BARDARIOTE. s. m. Bardariota. Les bardariotes étoient des soldats de la garde de l’Empereur de Constantinople ; ils étoient armés de bâtons & de baguettes, pour écarter le peuple quand l’Empereur passoit, ils portoient à leur ceinture des fouets pour punir ceux qui étoient condamnés. Ils étoient gardes des portes du Palais. Dans les cavalcades que faisoit l’Empereur, ils marchoient devant lui, le bâton haut, pour faire ranger le peuple & le tenir dans l’ordre. Ils étoient originairement Persans. Un Empereur, que Codin ne nomme point, les avoit transportés de Perse sur le fleuve Bardarius, d’où ils avoient pris leur nom de bardariotes.
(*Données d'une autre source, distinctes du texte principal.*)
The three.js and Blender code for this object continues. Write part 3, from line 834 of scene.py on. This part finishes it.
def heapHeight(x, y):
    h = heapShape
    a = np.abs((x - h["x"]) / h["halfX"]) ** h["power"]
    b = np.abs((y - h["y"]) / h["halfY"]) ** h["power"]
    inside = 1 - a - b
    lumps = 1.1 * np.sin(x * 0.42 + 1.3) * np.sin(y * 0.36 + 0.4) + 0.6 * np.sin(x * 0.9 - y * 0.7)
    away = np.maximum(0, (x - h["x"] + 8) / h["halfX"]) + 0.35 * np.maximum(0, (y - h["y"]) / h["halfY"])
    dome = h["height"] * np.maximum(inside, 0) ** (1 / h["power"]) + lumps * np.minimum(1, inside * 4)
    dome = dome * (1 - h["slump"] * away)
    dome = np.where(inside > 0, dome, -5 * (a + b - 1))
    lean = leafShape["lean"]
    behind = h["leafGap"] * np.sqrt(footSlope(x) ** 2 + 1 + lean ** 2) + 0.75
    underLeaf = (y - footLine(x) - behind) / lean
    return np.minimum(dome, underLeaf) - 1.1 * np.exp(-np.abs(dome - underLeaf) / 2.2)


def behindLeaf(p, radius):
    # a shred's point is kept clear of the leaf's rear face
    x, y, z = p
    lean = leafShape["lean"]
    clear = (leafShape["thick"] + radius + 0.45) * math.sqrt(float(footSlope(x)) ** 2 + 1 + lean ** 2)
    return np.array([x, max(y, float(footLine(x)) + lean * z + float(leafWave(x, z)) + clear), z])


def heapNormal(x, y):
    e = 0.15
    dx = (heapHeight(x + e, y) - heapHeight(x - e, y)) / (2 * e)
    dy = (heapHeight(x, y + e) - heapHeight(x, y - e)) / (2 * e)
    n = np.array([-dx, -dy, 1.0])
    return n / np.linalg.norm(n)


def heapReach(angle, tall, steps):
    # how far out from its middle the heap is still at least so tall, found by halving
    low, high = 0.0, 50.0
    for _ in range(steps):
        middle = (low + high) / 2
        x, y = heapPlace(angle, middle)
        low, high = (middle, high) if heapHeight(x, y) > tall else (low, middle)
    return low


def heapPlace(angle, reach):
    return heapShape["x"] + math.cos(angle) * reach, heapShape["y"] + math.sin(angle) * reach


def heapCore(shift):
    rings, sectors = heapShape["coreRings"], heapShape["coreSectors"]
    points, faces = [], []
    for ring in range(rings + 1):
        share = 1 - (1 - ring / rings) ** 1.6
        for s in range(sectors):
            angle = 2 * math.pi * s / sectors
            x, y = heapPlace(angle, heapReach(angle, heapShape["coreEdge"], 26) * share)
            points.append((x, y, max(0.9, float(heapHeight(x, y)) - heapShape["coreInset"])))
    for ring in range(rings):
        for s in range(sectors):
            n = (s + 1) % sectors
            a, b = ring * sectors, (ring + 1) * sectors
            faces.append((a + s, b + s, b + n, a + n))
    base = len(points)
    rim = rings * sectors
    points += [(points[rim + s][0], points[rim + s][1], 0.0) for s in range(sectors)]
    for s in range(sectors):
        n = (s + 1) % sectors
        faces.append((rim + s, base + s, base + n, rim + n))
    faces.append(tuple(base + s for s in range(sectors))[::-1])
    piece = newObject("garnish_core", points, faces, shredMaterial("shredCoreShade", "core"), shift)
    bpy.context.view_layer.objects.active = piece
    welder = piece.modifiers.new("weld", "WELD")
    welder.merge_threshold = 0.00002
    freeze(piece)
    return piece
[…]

Nicétas les nomme aussi βαρδουχους, Porte-verges, ou porte-bâtons, & Μαγκλάϐιτας, Manclavites, du nom grec de leurs verges ou bâtons, μαγκλάϐια. A l’armée ils avoient leur poste au septentrion de la tente impériale, auprès de laquelle ils faisoient garde. Je ne sais où un Auteur moderne a pris ce qu’il dit, que leur Commandant s’appeloit Primivergius. Codin dit seulement qu’ils ont un Primicerius ; qu’ils obéissent au Primicerius de la Cour. Cedrenus l’appelle χόρτου Κόμητα, le Comte de la Cour ; & Μαγκλαϐίτην, Manclabite. Je ne lui trouve point jusqu’ici d’autre nom. Il n’est pas même sûr que ce soit lui que Cedrenus désigne par le premier, quoique le P. Goar le croie. Les bardariotes étoient vêtus de rouge, & portoient un bonnet à la persanne nommé augurot, qui au lieu de rebord, ou du retroussé, étoit bordé d’un drap de couleur de citron. Voyez Codinus de Off. Const. C. 5, n. 51, 53, 54, & Boulanger. Charles Macri croit que les bardariotes sont les mêmes que les barbutes.

☞ BARDASHIR. Ville de Perse, dans la Cormanie.
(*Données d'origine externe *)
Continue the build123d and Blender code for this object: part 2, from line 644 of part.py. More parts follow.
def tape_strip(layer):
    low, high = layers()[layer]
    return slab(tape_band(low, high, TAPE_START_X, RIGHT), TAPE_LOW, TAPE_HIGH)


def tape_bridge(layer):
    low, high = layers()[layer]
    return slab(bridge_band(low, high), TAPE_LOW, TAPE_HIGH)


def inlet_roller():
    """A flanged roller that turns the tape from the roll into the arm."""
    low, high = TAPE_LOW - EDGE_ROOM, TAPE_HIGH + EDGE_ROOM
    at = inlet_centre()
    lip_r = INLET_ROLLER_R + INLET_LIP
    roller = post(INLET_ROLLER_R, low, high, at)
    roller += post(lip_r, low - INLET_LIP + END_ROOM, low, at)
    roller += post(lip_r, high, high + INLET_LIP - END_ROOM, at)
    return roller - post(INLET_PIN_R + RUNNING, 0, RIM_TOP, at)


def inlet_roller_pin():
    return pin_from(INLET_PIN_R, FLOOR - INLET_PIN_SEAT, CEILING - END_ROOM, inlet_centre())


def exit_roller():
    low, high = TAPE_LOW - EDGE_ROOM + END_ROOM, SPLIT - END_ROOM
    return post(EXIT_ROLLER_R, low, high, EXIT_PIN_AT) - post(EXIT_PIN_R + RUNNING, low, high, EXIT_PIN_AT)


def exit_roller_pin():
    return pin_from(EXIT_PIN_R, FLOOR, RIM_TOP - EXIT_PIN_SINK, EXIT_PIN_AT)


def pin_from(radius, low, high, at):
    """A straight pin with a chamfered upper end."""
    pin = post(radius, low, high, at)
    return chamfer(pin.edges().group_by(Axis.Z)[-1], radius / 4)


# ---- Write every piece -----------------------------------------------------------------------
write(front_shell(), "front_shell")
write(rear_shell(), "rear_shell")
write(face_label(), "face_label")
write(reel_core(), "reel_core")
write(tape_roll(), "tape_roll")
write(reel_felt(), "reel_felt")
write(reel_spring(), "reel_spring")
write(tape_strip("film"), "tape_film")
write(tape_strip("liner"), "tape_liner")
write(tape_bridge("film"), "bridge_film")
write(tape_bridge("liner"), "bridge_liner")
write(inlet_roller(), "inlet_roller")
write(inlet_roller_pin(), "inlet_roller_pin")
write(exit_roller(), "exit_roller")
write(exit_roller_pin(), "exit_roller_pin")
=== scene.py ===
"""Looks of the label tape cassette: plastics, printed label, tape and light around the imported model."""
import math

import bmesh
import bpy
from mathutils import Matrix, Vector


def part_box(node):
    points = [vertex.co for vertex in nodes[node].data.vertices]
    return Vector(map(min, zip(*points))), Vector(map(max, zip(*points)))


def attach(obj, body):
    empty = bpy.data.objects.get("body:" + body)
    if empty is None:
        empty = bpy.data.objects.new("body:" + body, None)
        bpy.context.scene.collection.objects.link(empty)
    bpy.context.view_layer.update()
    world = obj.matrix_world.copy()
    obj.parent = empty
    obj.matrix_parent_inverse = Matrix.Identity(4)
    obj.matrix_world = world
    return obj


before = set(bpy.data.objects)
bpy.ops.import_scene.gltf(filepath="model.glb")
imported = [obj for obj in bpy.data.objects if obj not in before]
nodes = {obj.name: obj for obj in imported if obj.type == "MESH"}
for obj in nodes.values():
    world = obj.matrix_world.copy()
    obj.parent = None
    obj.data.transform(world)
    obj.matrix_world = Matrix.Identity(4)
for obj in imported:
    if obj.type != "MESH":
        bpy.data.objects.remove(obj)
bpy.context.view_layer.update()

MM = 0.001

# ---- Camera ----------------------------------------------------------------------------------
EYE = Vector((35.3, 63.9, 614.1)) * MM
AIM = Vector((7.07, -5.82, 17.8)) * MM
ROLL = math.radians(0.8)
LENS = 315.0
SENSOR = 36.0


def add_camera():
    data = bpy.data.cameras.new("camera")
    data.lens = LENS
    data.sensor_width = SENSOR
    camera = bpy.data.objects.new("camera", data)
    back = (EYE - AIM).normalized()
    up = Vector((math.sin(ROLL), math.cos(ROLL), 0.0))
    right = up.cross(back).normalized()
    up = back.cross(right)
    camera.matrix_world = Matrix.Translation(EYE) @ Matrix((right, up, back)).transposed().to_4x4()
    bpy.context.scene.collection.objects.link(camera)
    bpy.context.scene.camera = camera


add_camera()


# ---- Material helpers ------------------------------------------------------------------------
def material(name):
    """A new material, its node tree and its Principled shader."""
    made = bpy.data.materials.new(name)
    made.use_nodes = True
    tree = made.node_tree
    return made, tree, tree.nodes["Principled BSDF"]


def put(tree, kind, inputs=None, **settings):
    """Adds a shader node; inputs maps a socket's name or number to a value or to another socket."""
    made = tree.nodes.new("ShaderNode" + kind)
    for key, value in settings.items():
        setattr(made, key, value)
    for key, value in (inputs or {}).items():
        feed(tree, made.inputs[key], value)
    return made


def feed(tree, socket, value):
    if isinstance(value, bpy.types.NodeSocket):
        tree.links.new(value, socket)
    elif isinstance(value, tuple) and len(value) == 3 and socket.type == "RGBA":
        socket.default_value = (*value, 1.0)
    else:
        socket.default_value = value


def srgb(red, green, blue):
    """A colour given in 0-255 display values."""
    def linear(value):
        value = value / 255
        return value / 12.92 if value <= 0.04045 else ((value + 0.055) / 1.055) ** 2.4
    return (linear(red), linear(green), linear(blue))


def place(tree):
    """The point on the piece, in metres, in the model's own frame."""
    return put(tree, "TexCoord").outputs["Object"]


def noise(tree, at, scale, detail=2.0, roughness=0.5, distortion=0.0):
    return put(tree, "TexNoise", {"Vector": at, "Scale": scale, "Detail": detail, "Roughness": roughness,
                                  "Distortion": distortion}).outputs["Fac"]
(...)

BARDE. s. m. Vieux mot qui signifioit autrefois l’armure d’un cheval de gens d’armes, ou armés de toutes pièces.

☞ Elle étoit faite de lames de fer pour couvrir le poitrail & les flancs du cheval. Laterarium ac pectorale equi tegmen, equi armatura. Il n’est plus en usage. La Crusca dit que barda è armatura di cuoio cotto, ò di ferro, con laquale s’armava la groppa, il colto, el petto di cavalli.

Barde, est aussi une longue selle qui n’a ni fer, ni bois, ni arçons, qui est faite de grosse toile piquée & de bourre. Ephippium. On l’appelle en quelques endroits panneau.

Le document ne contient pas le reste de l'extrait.